Saturday, July 5, 2008

Frank McCourt's "Teacher Man"

I finally got a chance to read a couple books that I’ve been meaning to get to. The first one was Frank McCourt’s “Teacher Man” and the other one was Jim Walsh’s story on The Replacements, “All Over but the Shouting.”

McCourt, who came to America as a teen-ager from Ireland, taught in New York public high schools for three decades. During the time he was dismissed from a couple positions and ran into pretty much the same issues that every other high school teacher has run into. There wasn’t as much sex, drugs and alcohol as I remember my students talking about, but maybe he just left those things out as a matter of taste.

Although the book was published several years back, my reading list is quite dated. Both my sister and wife had both read the book and while my wife didn’t like it, my sister said that I should read it. My sister taught in public schools in Milwaukee for several years as a speech pathologist. She’s since left schools to a stay-at-home mom. My wife felt the book was too negative and that he didn’t even seem to enjoy being a teacher.

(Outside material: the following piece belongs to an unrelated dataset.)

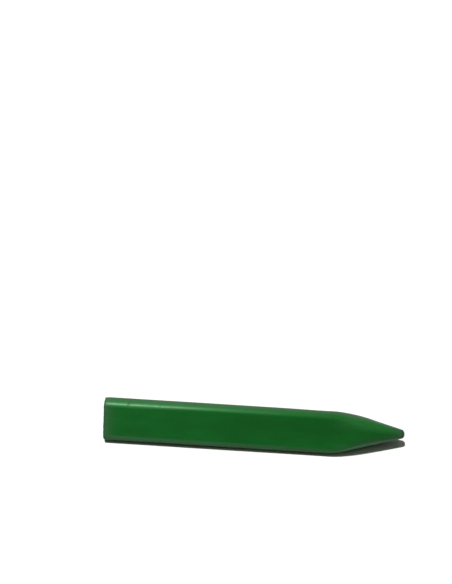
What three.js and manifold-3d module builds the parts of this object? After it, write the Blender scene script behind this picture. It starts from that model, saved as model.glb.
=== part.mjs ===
// A moulded wax crayon: a triangular stick with three rounded long edges and a conical point.
//
// Units are millimetres. +X runs along the stick towards its point and +Z is up. One of the three
// flat sides lies on z = 0, and the origin is on that plane, under the middle of the stick.

import * as THREE from 'three';
import { mergeVertices } from 'three/addons/utils/BufferGeometryUtils.js';
import Module from 'manifold-3d';

// ---- Driving dimensions ----

const LENGTH = 90; // rear face to the end of the nose
const SIDE = 16.5; // side of the triangular section at the rear, taken to its sharp corners
const EDGE_RADIUS = 2.35; // rounding of the three long edges at the rear
const DRAFT = 0.014; // how much smaller the section gets from the rear to the nose, as a share
const TIP_LENGTH = 20.9; // end of the nose back to where the cone starts on the long edges
const NOSE_FLAT_RADIUS = 0.3; // small flat at the very end of the cone
const NOSE_CORNER_RADIUS = 1.2; // rounding between that flat and the cone

const WAX_COLOUR = 0x1a5a26; // dark green
const WAX_ROUGHNESS = 0.45;

// Straight pieces that stand for each round stretch
const EDGE_ARC_DIVISIONS = 6;
const NOSE_ARC_DIVISIONS = 4;
const CONE_SEGMENTS = 96;

// How far the turned envelope reaches past the stick, where it isn't meant to cut
const CLEARANCE = 2;

// ---- Sizes that follow from them ----

const MID_TO_FLAT = SIDE / (2 * Math.sqrt(3)); // centre line to a flat side
const MID_TO_CREST = SIDE / Math.sqrt(3) - EDGE_RADIUS; // centre line to the crest of a long edge
const MID_TO_EDGE_CENTRE = MID_TO_CREST - EDGE_RADIUS; // centre line to the centre of its rounding

// Size of the section at a distance from the rear, as a share of its size at the rear.
function sectionScale(fromRear) {
  return 1 - DRAFT * (fromRear / LENGTH);
}

// The angle between the cone's side and its centre line. The cone runs from the crests of the
// long edges, a tip's length behind the nose, to a tangent on the nose's rounding.
function coneHalfAngle() {
  const crestRadius = MID_TO_CREST * sectionScale(LENGTH - TIP_LENGTH);
  const rise = crestRadius - NOSE_FLAT_RADIUS;
  const run = TIP_LENGTH - NOSE_CORNER_RADIUS;
  return Math.atan2(rise, run) - Math.asin(NOSE_CORNER_RADIUS / Math.hypot(rise, run));
}

// ---- Solids ----

const wasm = await Module();
wasm.setup();

function toManifold(geometry) {
  const bare = geometry.clone();
  bare.deleteAttribute('normal');
  bare.deleteAttribute('uv');
  const merged = mergeVertices(bare);
  return new wasm.Manifold(new wasm.Mesh({
    numProp: 3,
    vertProperties: new Float32Array(merged.attributes.position.array),
    triVerts: new Uint32Array(merged.index.array),
  }));
}

function toGeometry(solid) {
  const { vertProperties, triVerts } = solid.getMesh();
  const geometry = new THREE.BufferGeometry();
  geometry.setAttribute('position', new THREE.BufferAttribute(vertProperties, 3));
  geometry.setIndex(new THREE.BufferAttribute(triVerts, 1));
  geometry.computeVertexNormals();
  return geometry;
}

// The rounded triangle at the rear, point up, with its flat base on the section's own x axis.
function stickSection() {
  const section = new THREE.Shape();
  for (let corner = 0; corner < 3; corner++) {
    const direction = Math.PI / 2 + corner * (2 * Math.PI / 3);
    section.absarc(
      MID_TO_EDGE_CENTRE * Math.cos(direction),
      MID_TO_FLAT + MID_TO_EDGE_CENTRE * Math.sin(direction),
      EDGE_RADIUS,
      direction - Math.PI / 3,
      direction + Math.PI / 3,
      false,
    );
  }
  return section;
}

// The whole stick before it is pointed. The section shrinks towards the nose about the middle of
// its base, so that the base stays flat on z = 0.
function triangularStick() {
  const geometry = new THREE.ExtrudeGeometry(stickSection(), {
    depth: LENGTH,
    curveSegments: EDGE_ARC_DIVISIONS,
    bevelEnabled: false,
  });
  const sectionX = new THREE.Vector3(0, 1, 0);
  const sectionY = new THREE.Vector3(0, 0, 1);
  const along = new THREE.Vector3(1, 0, 0);
  geometry.applyMatrix4(new THREE.Matrix4().makeBasis(sectionX, sectionY, along));
  const position = geometry.attributes.position;
  for (let i = 0; i < position.count; i++) {
    const scale = sectionScale(position.getX(i));
    position.setY(i, position.getY(i) * scale);
    position.setZ(i, position.getZ(i) * scale);
  }
  return geometry;
}

// A round envelope that points the stick: the cone and nose, and a wide cylinder behind them.
function pointEnvelope() {
  const halfAngle = coneHalfAngle();
  const wideRadius = MID_TO_CREST + CLEARANCE;
  const noseCentre = LENGTH - NOSE_CORNER_RADIUS;
  const coneEndRadius = NOSE_FLAT_RADIUS + NOSE_CORNER_RADIUS * Math.cos(halfAngle);
  const coneEnd = noseCentre + NOSE_CORNER_RADIUS * Math.sin(halfAngle);
  const coneStart = coneEnd - (wideRadius - coneEndRadius) / Math.tan(halfAngle);

  const profile = new THREE.Path();
  profile.moveTo(0, -CLEARANCE);
  profile.lineTo(wideRadius, -CLEARANCE);
  profile.lineTo(wideRadius, coneStart);
  profile.absarc(NOSE_FLAT_RADIUS, noseCentre, NOSE_CORNER_RADIUS, halfAngle, Math.PI / 2, false);
  profile.lineTo(0, LENGTH);

  const geometry = new THREE.LatheGeometry(profile.getPoints(NOSE_ARC_DIVISIONS), CONE_SEGMENTS);
  geometry.rotateZ(-Math.PI / 2);
  geometry.translate(0, 0, MID_TO_FLAT * sectionScale(LENGTH - TIP_LENGTH));
  return geometry;
}

// The crayon is one piece of wax all through. Each flat side ends in a rounded scallop where the
// cone cuts it, and the long edges run further back from the nose than the flats do.
function waxStick() {
  const solid = toManifold(triangularStick()).intersect(toManifold(pointEnvelope()));
  const geometry = toGeometry(solid);
  geometry.translate(-LENGTH / 2, 0, 0);
  const material = new THREE.MeshStandardMaterial({
    color: WAX_COLOUR,
    roughness: WAX_ROUGHNESS,
    metalness: 0,
  });
  const mesh = new THREE.Mesh(geometry, material);
  mesh.name = 'wax_stick';
  return mesh;
}

const crayon = new THREE.Group();
crayon.add(waxStick());

export default crayon;
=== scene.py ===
"""A triangular wax crayon lying on a pale floor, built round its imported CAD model.

Everything is in metres in the CAD frame: +X along the stick towards its point, +Z up, and the flat
side that the crayon lies on at z = 0. The wax's pattern is the one thing worked out in millimetres.
"""

import math
from functools import reduce

import bpy
import numpy as np
from mathutils import Euler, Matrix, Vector, noise


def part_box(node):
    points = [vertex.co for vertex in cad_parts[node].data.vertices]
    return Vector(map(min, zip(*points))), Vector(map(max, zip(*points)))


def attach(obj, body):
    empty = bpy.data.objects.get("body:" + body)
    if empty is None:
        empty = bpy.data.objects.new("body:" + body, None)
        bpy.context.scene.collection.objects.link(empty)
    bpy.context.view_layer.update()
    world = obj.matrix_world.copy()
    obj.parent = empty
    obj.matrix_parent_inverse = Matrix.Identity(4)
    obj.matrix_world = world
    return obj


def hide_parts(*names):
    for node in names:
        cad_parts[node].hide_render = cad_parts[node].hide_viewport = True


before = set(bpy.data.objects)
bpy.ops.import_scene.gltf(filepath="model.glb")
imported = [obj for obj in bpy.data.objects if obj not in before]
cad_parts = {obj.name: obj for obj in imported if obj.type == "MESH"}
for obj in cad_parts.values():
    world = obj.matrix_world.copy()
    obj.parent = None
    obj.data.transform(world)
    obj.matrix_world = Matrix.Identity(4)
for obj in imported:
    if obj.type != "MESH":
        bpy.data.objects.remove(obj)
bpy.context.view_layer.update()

MM = 0.001

# ---- The crayon's shape: its length and height are the CAD model's ----

STICK_NODE = "wax_stick"
STICK_LOW, STICK_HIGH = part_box(STICK_NODE)
LENGTH = STICK_HIGH.x - STICK_LOW.x
HEIGHT = STICK_HIGH.z - STICK_LOW.z
EDGE_RADIUS = 2.35 * MM  # rounding of the three long edges
DRAFT = 0.014  # how much smaller the section gets from the rear to the nose, as a share
TIP_LENGTH = 20.9 * MM  # end of the nose back to where the cone starts on the long edges
NOSE_FLAT = 0.28 * MM  # radius of the small flat at the very end of the cone
NOSE_CORNER = 1.20 * MM  # rounding between that flat and the cone
SHOULDER_BLEND = 0.8 * MM  # softness of the line where the cone meets the stick

SIDE = (HEIGHT + EDGE_RADIUS) * 2 / math.sqrt(3)  # side of the section, to its sharp corners
MID_TO_FLAT = SIDE / (2 * math.sqrt(3))  # centre line to a flat side
MID_TO_CREST = SIDE / math.sqrt(3) - EDGE_RADIUS  # centre line to the crest of a long edge
MID_TO_EDGE_CENTRE = MID_TO_CREST - EDGE_RADIUS  # centre line to the centre of its rounding

# ---- Marks of casting. A stretch is how many times longer a mark is along the stick than across ----

WAVE_DEPTH, WAVE_SIZE, WAVE_STRETCH = 0.05 * MM, 7 * MM, 3.0
GROOVE_DEPTH, GROOVE_SIZE, GROOVE_STRETCH = 0.012 * MM, 0.7 * MM, 30.0
CONE_HOLLOW = 0.12 * MM  # the cone has shrunk in a little half way along
NOSE_LEAN = (0.66 * MM, -0.64 * MM)  # y and z that the nose is off centre
LEAN_POWER = 2.6  # how late along the cone the lean comes

# ---- Wear of the top edge ----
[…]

There was a larger point that McCourt was making, however, and I didn’t take it as being an overly negative image of education in general. Any person who has spent time in a classroom has felt his frustration with the students’ unwillingness to learn for learning sake – cripes they’re teen-agers after all, a bunch of rock-head phy-ed teachers for administrators, negligent parents, or helicopter parents who NEED to have smoke blown up their asses regarding their children’s academic abilities. It’s enough to drive you to drinking. And, of course, it has. Still, there is a sweet undercurrent to McCourt’s path as a teacher. Eventually he developed his teaching voice and recounted a few of the students who affected his life in very meaningful ways. Overall, I thought the book was a powerfully strong voice in favor of teaching. I don’t know if McCourt realized how strongly he felt about teaching until he left. Oh yeah, he wrote a book or two after he left teaching and didn’t have all of those ungraded essays staring at him.